November 5, 2018

How can the Hague Convention help you get your kids back?

If you are a divorced Michigan parent whose foreign-born ex-spouse takes your children overseas for a visit and fails to return them, this obviously is a serious situation. Unfortunately, parental abduction represents a not uncommon phenomenon, and when the abduction is to a foreign country, it makes for an even more serious and complicated situation.

Fortunately, the Hague Convention on the Civil Aspects of International Child Abduction may offer you the help you need to get your kids back. As explained by the The Hague Conference on Private International Law, 98 countries, including the United States, signed this international treaty in 1980. In it, the countries agreed to recognize, respect and adhere to each other’s child custody laws. They also agreed to work together to return any internationally abducted child to his or her “habitual residence,” that is, the country in which the child normally resides, as expeditiously as possible.

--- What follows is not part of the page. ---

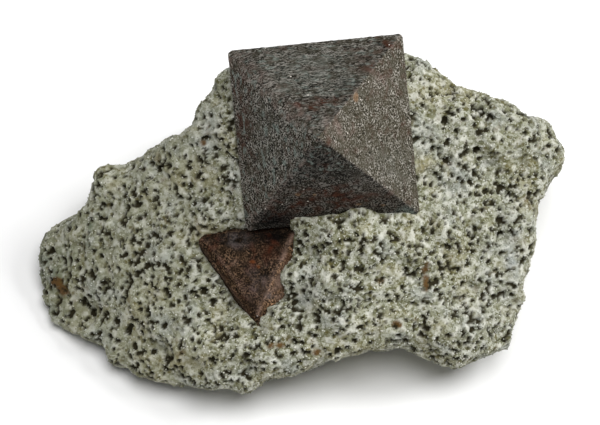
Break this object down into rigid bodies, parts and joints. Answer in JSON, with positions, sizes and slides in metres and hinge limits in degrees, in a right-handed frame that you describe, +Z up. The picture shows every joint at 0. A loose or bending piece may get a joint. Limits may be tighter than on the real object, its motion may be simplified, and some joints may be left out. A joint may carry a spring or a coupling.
{
  "type": "magnetite specimen",
  "caption": "Two octahedral magnetite crystals, one large and one small, set in a loose piece of grey porous volcanic rock that rests on its flat underside.",
  "frame": {"origin": "middle of the specimen's box, on the plane that the rock rests on", "axes": "+X along the rock's length, to the right when looking at the crystals; +Y away from the viewer, towards the side that the face leans back to; +Z up"},
  "size_m": [0.0652, 0.0458, 0.0363],
  "materials": {
    "volcanic_rock": "rough, porous, light grey with olive-brown pores",
    "magnetite": "dull submetallic brown-black with faint striations and rust-red patches"
  },
  "bodies": {
    "root": {"matrix": "volcanic_rock", "large_crystal": "magnetite", "small_crystal": "magnetite"}
  },
  "joints": []
}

Convention application for assistance

If you desire help under the treaty, you must apply to the Convention’s Central Authority in the United States. As part of your application you should include the following:

  • Full identification information pertaining to yourself, your ex-spouse and the child(ren) (s)he currently has in his or her possession
  • The birth date of each abducted child
  • The grounds under which you are asking for assistance
  • Any and all information in your possession regarding your child(ren)’s current whereabouts
  • Any and all information in your possession regarding the person(s) you suspect has/have your child(ren)

Supporting documentation

The more information you supply the Central Authority, the easier and quicker it can help you regain your children. Consequently, you should include a certified or verified copy of the following in support of your application:

  • Your divorce decree
  • Your custody order
  • Your parenting plan
  • All other pertinent information proving you have sole or joint legal custody of your child(ren)

As soon as the Central Authority processes and investigates all of the above information, it will start working with the country where your child(ren) currently is or are to get your child(ren) returned to you as quickly as possible. This is general educational information only and not intended to provide legal advice.